The authorities led by an SDP-controlled majority coalition in parliament as well as current Kyrgyz President Almazbek Atambayev, who is also an SDP member, led a dramatic campaign to discredit Babanov in a bid to get Jeenbekov elected in the first round. The Central Election Commission issued three consecutive warnings that Babanov could be removed from the ballot for alleged violations by his campaign; Kyrgyzstan’s state security service (GKNB) detained Babanov’s ally, Kanatbek Isayev, ahead of the election for allegedly planning riots and a violent coup; and the authorities cited Babanov’s meeting with Kazakh President Nursultan Nazarbayev as evidence of Kazakhstan’s “meddling” in Kyrgyz elections, possibly implying that Babanov would rule as a foreign puppet if victorious. Election day itself was filled with negative PR and arrests, which, if amounting to substantial voter repression, might have impacted the outcome of the vote.

Atambayev’s “shadow rule” and beginnings of a dominant-party system
Jeenbekov, who received public backing from Atambayev, is seen by some as Atambayev’s stooge in the president's bid to continue ruling from the shadows.

“[Atambayev’s] endgame - his vision - is to become someone akin to a mix of Deng Xiaoping and [Georgia’s] Bidzina Ivanishvili, or Moldova's Vladimir Plahotniuc,” Kyrgyz political activist Edil Baisalov told bne IntelliNews in November 2016. “In other words, he wants to lurk in the shadows, but maintain control over the entire situation, whether it be politics, business or law enforcement - a shadow king of sorts. That way he will retain his power and influence, but officially he won’t have any power.”

Atambayev managed to push for a referendum in December 2016 which weakened the presidency in favour of the prime minister.
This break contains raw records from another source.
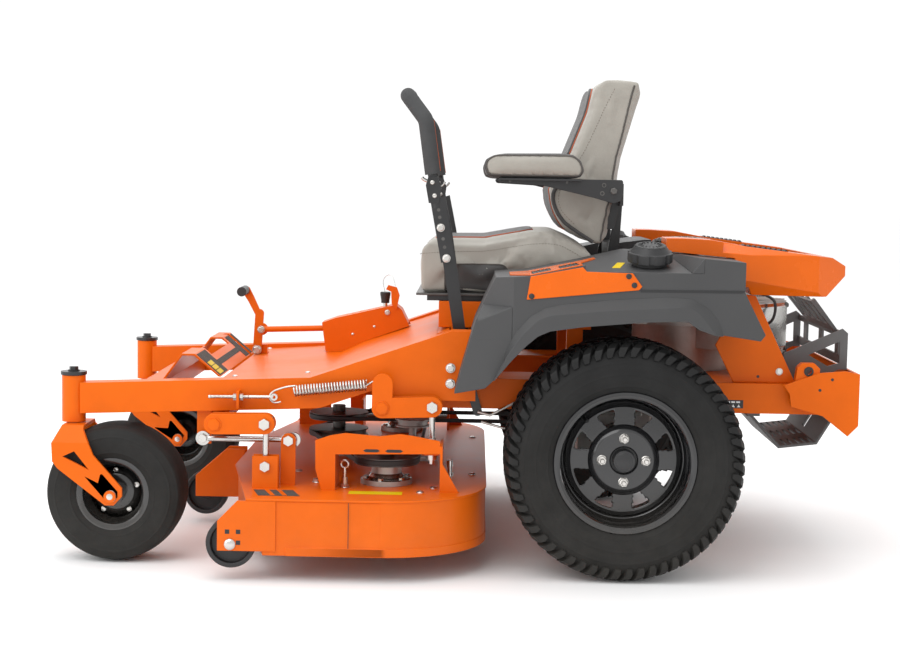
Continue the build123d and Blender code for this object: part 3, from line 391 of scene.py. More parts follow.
def lathed(name, parts, material, body, angle=30.0):
    """One piece turned from parts, each (centre, axis, profile, steps)."""
    bm = bmesh.new()
    for part in parts:
        add_lathe(bm, *part)
    return finish_piece(name, bm, material, body, 0, angle)


def tube(name, points, radius, material, body, smooth=True, cyclic=False):
    """A round bar or wire through machine-frame points."""
    curve = bpy.data.curves.new(name, "CURVE")
    curve.dimensions = "3D"
    curve.bevel_depth = radius * MM
    curve.bevel_resolution = 3
    curve.resolution_u = 10
    curve.use_fill_caps = True
    spline = curve.splines.new("NURBS" if smooth else "POLY")
    spline.points.add(len(points) - 1)
    for p, q in zip(spline.points, points):
        p.co = (*at(*q), 1)
    if smooth:
        spline.order_u = 3
        spline.use_endpoint_u = not cyclic
    spline.use_cyclic_u = cyclic
    helper = put(name, curve)
    graph = bpy.context.evaluated_depsgraph_get()
    mesh = bpy.data.meshes.new_from_object(helper.evaluated_get(graph))
    bpy.data.objects.remove(helper)
    piece = put(name, mesh)
    mesh.materials.clear()
    mesh.materials.append(M[material])
    mesh.polygons.foreach_set("use_smooth", [True] * len(mesh.polygons))
    if body:
        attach(piece, body)
    return piece


def sides():
    """Each side's name, and the sign of Y on it."""
    return (("left", 1), ("right", -1))


def on_side(y, outline):
    """An outline of (x, z) as machine-frame points at one Y."""
    return [(x, y, z) for x, z in outline]


def turned(bm, build, count, centre, axis, first=0.0):
    """Repeats what build(bm) adds, turned count times round an axis."""
    for i in range(count):
        start = len(bm.verts)
        build(bm)
        bm.verts.ensure_lookup_table()
        spin = Matrix.Rotation(first + 2 * pi * i / count, 4, Vector(axis))
        middle = at(*centre)
        for v in bm.verts[start:]:
            v.co = middle + spin @ (v.co - middle)


# ---------------------------------------------------------------- stage
def make_stage():
    """A pale studio floor, white surroundings and four soft lights."""
    floor = bpy.data.meshes.new("floor")
    size = 60.0
    floor.from_pydata([(-size, -size, 0), (size, -size, 0), (size, size, 0), (-size, size, 0)], [],
                      [(0, 1, 2, 3)])
    ground = put("floor", floor)
    paint = bpy.data.materials.new("studio_floor")
    paint.use_nodes = True
    tree = paint.node_tree
    shader = tree.nodes["Principled BSDF"]
    mottle = node(tree, "ShaderNodeTexNoise", Scale=3.0)
    ramp = node(tree, "ShaderNodeValToRGB")
    ramp.color_ramp.elements[0].color = (0.95, 0.95, 0.95, 1)
    ramp.color_ramp.elements[1].color = (0.97, 0.97, 0.97, 1)
    tree.links.new(mottle.outputs["Fac"], ramp.inputs["Fac"])
    tree.links.new(ramp.outputs["Color"], shader.inputs["Base Color"])
    shader.inputs["Roughness"].default_value = 0.75
    floor.materials.append(paint)
    world = bpy.data.worlds.new("studio")
    bpy.context.scene.world = world
    world.use_nodes = True
    world.node_tree.nodes["Background"].inputs["Color"].default_value = (1.0, 1.0, 1.0, 1)
    world.node_tree.nodes["Background"].inputs["Strength"].default_value = 1.06
    bpy.context.scene.view_settings.view_transform = "Standard"
    for name, place, power, width in (
            ("key", (1.6, 3.2, 4.2), 70, 3.2), ("fill", (3.8, 2.4, 2.0), 35, 2.6),
            ("top", (0.0, -0.4, 4.4), 60, 3.5), ("back", (0.6, -3.8, 2.6), 20, 2.6)):
        data = bpy.data.lights.new(name, "AREA")
        data.energy = power
        data.size = width
        light = put(name, data)
        light.location = place
        light.rotation_euler = (Vector((0, 0, 0.5)) - Vector(place)).to_track_quat("-Z", "Y").to_euler()


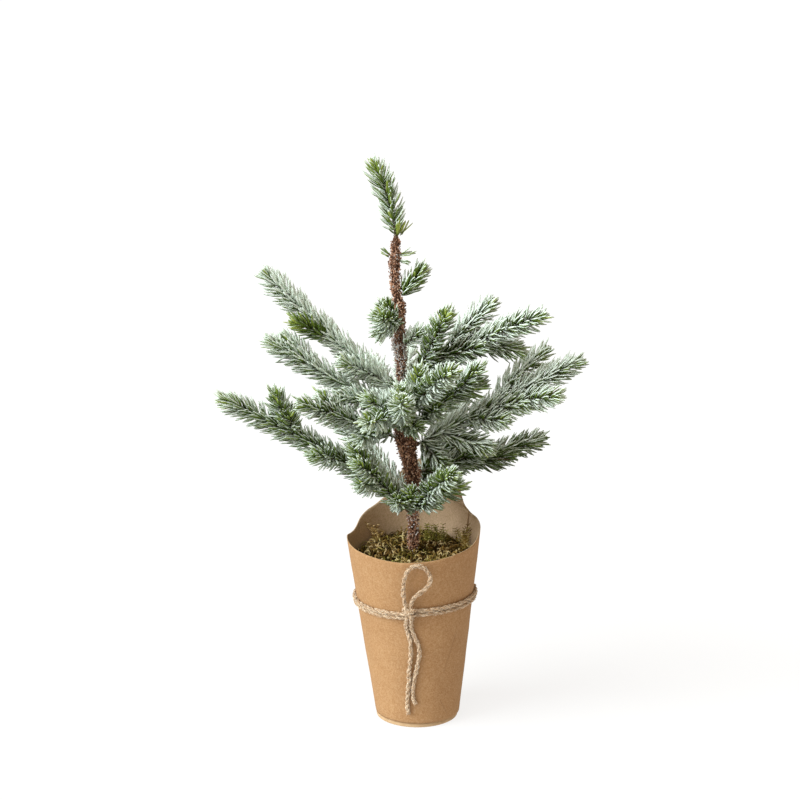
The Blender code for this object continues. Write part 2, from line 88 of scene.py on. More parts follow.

Having his loyal SDP party control the parliamentary majority and, therefore, having the power to appoint the prime minister, and, now, having successfully got the SDP candidate elected, Atambayev might end up having sufficient leverage over Kyrgyz politics beyond his presidency. This need for sustained influence could lead to a further consolidation of power under the SDP, which has already helped suppress certain forms of dissent thanks to recently set restrictions on the freedom of assembly, the copying of Russia’s “foreign agent” law, the banning of foreign media ownership and the blocking of “extremist” websites.

If cemented further, SDP’s power as a dominant party could weaken Kyrgyzstan’s multi-party system by imposing more regulations on freedom of speech and, thus, securing future victories for the party. That would eventually lead to a situation mirroring the environment in Russia where “United Russia” is the dominant party. Babanov’s victory could have at least partially disrupted the emerging one-party framework. But now it will be up to future elections to challenge the SDP’s rule before its power can grow out of proportion.

Once called an “island of democracy”, the landlocked post-Soviet state has stirred fears that it is straying from its democratic path, leading Freedom House’s Nations in Transit 2017 report to classify the country as a consolidated authoritarian regime.

The European Union on October 9 gave a mandate to the European Commission and its foreign policy chief Federica Mogherini to negotiate a new political deal between the bloc and Kyrgyzstan after the election is over and done with. The new Brussels-Bishkek "partnership" is to be based on Kyrgyzstan's "commitment to undertake reforms to strengthen democracy, fundamental freedoms, the rule of law and the independence of the judiciary, and to promote sustainable economic development.”

“National legislation on media freedoms appeared to be at odds with international commitments, including the International Covenant on Civil and Political Rights ,” said Laima Andrikienė, Head of the European Parliament delegation under the OSCE observation mission. “This issue has to be addressed, both within the framework of standing EU trade preferences, and in order to move forward quickly with the negotiations of a new and ambitious EU-Kyrgyzstan agreement.”

Kyrgyzstan's democratic experiment does not end with the October 15 presidential vote. The next parliamentary election scheduled for 2020 is likely to be just as important to the country’s democratic future, if not more so.